Although I had put sealed honey close to the cluster in every colony running short of stores in April, I discovered that of the 36 hives only eighteen contained live bees. Many of the colonies had starved with sealed honey plainly visible through the glass division-board and a few had really used particle in the hive and then lay dead in great heaps that seemed to say to me “Why did you, with so much care and pains, bring us into existence only to let us die in such a shameful way just as the gentle April breezes were beginning to call us forth to activity?” The colonies had perhaps reared more brood than those out of doors, as there were great heaps of dead bees where there was but a small colony last fall. Those out of doors did not starve because they did not rear brood and exhaust their stores.

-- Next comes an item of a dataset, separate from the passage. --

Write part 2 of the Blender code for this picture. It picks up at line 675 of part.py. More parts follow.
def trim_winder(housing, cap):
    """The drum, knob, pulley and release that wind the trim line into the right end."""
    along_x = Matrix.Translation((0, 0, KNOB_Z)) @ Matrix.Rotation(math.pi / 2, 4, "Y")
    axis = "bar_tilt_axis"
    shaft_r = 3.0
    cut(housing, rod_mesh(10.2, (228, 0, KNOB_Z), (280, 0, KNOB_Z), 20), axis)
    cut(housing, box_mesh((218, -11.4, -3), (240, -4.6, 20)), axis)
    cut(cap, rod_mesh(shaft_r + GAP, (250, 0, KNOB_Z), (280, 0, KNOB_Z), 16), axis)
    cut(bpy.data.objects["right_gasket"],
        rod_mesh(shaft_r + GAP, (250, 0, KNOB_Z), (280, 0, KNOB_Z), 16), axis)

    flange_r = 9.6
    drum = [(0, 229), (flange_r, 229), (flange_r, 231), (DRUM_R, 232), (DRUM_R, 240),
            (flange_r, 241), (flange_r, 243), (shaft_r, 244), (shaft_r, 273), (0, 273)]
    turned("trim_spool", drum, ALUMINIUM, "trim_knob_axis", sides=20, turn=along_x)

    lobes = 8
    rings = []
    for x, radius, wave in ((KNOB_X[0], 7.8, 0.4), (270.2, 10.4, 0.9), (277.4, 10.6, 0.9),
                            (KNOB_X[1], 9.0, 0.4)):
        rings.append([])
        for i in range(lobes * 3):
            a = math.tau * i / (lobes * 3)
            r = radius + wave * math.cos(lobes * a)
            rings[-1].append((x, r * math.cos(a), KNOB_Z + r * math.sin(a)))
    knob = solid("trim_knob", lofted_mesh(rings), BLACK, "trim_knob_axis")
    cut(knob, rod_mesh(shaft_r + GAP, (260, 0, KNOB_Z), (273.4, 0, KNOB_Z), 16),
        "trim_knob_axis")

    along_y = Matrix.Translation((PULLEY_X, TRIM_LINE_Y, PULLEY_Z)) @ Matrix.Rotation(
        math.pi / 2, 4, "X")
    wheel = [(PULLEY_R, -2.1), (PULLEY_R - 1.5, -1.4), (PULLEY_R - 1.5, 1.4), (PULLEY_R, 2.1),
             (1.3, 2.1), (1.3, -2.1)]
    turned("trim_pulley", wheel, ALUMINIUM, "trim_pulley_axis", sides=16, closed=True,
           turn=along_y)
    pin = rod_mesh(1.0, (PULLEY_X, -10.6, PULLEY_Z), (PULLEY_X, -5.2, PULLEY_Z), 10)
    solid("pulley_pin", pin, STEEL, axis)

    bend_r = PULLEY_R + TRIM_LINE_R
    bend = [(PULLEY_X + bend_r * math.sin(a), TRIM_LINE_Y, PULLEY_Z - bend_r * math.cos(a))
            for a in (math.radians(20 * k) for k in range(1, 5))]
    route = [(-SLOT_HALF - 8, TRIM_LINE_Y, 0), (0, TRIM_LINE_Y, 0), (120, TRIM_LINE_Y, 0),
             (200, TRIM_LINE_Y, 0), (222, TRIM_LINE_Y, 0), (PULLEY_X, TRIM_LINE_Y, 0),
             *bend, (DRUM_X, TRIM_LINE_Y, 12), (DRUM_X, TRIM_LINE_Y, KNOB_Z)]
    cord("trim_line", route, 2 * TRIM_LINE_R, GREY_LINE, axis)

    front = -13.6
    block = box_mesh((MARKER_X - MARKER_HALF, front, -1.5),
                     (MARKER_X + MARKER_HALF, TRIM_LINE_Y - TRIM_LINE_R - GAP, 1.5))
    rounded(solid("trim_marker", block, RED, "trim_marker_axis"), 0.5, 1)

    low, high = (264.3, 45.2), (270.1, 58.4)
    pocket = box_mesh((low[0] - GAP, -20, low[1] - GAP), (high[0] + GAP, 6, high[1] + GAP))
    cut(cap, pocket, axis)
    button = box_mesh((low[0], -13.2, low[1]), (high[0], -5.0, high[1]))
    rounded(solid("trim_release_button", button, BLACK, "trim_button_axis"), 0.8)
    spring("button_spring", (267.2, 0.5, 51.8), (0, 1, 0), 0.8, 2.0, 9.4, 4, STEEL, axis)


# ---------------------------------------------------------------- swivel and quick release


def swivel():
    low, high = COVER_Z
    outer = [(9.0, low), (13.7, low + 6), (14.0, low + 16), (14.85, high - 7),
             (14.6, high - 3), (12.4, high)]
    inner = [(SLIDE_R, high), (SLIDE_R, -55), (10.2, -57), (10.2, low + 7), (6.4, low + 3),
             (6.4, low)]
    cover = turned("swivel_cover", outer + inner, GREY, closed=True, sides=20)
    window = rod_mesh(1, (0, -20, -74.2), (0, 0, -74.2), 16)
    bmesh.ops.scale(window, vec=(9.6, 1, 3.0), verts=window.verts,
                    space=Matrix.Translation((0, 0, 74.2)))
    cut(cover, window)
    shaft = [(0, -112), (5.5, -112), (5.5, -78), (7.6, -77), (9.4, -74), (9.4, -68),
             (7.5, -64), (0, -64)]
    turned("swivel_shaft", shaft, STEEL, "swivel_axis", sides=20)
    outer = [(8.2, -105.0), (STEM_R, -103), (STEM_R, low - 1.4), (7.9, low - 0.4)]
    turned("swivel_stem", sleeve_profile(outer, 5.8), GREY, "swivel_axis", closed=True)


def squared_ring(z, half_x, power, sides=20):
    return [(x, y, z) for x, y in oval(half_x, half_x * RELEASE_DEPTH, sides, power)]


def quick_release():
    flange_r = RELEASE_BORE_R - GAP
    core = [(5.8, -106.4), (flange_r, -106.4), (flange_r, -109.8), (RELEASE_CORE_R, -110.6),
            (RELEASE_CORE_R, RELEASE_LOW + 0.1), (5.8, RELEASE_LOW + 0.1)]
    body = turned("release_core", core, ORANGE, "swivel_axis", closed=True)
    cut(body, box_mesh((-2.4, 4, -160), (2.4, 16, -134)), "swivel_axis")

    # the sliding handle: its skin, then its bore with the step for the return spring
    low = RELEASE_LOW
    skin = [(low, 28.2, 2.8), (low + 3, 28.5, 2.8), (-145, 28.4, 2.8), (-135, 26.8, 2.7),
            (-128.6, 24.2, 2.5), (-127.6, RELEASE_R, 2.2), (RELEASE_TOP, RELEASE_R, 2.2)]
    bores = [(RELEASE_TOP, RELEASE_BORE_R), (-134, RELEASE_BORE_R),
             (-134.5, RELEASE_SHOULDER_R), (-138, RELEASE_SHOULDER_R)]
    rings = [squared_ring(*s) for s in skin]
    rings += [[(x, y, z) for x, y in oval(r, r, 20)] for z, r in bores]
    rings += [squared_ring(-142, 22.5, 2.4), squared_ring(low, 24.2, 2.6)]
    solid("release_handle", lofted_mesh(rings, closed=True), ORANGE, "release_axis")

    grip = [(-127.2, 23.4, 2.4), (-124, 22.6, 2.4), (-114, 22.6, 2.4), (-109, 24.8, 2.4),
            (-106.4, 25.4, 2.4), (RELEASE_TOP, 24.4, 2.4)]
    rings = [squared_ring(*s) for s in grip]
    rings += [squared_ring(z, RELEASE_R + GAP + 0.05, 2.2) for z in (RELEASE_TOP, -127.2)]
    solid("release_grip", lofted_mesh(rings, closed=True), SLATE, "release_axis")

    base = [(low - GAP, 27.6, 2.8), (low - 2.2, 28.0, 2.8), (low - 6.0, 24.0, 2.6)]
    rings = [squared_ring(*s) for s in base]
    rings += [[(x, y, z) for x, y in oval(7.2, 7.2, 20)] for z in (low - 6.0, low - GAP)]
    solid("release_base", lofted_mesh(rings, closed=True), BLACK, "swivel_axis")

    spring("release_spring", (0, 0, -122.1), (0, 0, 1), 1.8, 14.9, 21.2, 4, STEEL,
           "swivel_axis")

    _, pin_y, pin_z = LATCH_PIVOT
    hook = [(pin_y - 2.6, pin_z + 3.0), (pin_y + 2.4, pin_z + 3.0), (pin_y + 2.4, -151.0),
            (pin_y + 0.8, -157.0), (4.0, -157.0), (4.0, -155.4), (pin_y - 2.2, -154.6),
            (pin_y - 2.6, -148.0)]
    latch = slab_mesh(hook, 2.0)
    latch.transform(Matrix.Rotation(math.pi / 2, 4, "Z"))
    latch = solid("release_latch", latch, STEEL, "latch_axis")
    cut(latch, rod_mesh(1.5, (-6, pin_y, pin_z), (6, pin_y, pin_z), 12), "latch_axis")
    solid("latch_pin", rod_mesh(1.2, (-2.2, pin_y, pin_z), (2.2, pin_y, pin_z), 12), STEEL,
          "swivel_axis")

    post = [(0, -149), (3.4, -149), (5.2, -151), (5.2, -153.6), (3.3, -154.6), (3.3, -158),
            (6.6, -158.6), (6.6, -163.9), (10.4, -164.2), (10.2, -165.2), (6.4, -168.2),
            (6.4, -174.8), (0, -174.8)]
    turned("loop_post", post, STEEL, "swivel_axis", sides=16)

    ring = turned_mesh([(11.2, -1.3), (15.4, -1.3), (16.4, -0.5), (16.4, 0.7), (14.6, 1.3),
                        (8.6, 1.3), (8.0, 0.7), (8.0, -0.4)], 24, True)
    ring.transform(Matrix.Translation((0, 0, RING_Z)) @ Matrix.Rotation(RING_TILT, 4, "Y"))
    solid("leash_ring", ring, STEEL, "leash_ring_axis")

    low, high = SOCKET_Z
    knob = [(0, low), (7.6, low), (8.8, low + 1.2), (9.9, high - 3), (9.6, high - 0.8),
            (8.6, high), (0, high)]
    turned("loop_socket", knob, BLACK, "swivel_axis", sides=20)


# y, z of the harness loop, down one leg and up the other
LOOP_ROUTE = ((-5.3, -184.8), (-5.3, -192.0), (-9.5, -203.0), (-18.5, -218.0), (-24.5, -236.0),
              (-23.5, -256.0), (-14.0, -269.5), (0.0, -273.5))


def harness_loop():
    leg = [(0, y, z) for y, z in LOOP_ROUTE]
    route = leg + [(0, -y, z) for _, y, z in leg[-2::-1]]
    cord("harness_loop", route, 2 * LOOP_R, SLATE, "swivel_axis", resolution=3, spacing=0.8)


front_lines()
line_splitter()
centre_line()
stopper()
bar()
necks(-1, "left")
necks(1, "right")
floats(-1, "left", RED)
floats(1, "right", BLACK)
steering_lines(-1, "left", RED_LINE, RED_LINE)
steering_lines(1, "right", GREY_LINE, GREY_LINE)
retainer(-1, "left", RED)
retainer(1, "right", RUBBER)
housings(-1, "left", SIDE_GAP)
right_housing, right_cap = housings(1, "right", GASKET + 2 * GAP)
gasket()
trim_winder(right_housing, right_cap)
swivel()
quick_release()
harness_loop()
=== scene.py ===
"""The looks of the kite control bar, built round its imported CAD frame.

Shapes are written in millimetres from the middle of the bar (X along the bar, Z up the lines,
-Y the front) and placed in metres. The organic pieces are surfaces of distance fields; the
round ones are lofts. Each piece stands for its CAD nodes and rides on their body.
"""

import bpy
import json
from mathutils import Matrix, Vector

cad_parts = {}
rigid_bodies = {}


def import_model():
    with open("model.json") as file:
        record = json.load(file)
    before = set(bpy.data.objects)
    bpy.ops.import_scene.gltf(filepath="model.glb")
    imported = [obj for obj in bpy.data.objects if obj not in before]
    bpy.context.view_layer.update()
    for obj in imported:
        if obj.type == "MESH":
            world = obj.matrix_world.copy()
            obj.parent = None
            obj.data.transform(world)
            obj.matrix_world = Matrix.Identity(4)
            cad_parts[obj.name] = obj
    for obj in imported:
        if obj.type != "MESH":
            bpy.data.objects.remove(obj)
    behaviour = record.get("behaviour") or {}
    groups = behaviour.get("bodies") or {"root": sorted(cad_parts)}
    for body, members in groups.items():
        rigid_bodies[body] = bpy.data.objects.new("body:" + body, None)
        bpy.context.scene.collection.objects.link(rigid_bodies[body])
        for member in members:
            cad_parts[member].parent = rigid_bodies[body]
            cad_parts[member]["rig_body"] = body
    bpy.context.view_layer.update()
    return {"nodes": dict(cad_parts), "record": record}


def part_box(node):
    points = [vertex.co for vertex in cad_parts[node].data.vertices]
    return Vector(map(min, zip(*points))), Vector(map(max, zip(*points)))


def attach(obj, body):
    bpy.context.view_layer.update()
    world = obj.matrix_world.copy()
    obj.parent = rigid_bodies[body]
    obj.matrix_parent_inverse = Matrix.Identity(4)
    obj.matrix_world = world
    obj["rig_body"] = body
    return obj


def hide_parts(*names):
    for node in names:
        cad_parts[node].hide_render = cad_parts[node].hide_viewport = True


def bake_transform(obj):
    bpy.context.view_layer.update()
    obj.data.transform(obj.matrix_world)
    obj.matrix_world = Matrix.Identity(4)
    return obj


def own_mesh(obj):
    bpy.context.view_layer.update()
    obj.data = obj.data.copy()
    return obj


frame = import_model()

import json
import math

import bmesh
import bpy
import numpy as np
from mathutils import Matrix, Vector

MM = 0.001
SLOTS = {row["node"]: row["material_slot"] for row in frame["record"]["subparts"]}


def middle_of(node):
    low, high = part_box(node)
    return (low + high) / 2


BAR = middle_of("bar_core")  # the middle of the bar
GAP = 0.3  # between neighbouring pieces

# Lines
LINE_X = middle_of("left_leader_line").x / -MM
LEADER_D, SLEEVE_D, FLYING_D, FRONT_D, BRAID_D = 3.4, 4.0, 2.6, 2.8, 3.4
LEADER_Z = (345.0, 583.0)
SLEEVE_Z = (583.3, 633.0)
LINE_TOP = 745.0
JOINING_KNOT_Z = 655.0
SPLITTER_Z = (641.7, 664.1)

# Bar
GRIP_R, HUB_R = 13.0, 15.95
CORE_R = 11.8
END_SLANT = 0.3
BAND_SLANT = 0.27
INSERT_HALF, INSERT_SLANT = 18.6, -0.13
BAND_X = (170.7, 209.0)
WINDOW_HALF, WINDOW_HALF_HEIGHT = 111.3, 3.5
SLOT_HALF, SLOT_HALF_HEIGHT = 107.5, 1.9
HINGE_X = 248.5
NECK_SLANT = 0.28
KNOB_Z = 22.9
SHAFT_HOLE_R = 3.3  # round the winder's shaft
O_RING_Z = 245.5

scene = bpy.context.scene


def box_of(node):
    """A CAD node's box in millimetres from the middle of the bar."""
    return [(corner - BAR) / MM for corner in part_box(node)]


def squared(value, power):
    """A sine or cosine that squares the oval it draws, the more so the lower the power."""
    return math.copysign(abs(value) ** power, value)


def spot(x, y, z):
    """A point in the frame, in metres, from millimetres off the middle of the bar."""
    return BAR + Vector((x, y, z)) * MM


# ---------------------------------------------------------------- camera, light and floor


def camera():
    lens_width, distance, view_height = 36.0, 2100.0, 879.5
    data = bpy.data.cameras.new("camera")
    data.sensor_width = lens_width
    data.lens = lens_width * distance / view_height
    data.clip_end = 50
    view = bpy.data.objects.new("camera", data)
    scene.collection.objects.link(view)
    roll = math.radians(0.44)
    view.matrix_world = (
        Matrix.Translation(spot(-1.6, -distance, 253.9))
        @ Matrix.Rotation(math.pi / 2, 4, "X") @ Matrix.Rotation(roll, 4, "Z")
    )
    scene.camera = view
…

On May 9th the bees in the house apiary were dwindling so rapidly that I feared none would be left. Most of the colonies outside were building up, but a few of the weakest were going down with the well-known Spring dwindling.

By May 18th conditions were much improved again. My whole apiary by dwindling had been reduced to 52 colonies and then the weather changed and colonies with only a half-teacupful of bees began to build up. The house apiary, too, caught inspiration caused by how honey, plenty of new pollen and the soft balmy air, until bee culture seemed the very easiest thing in the world.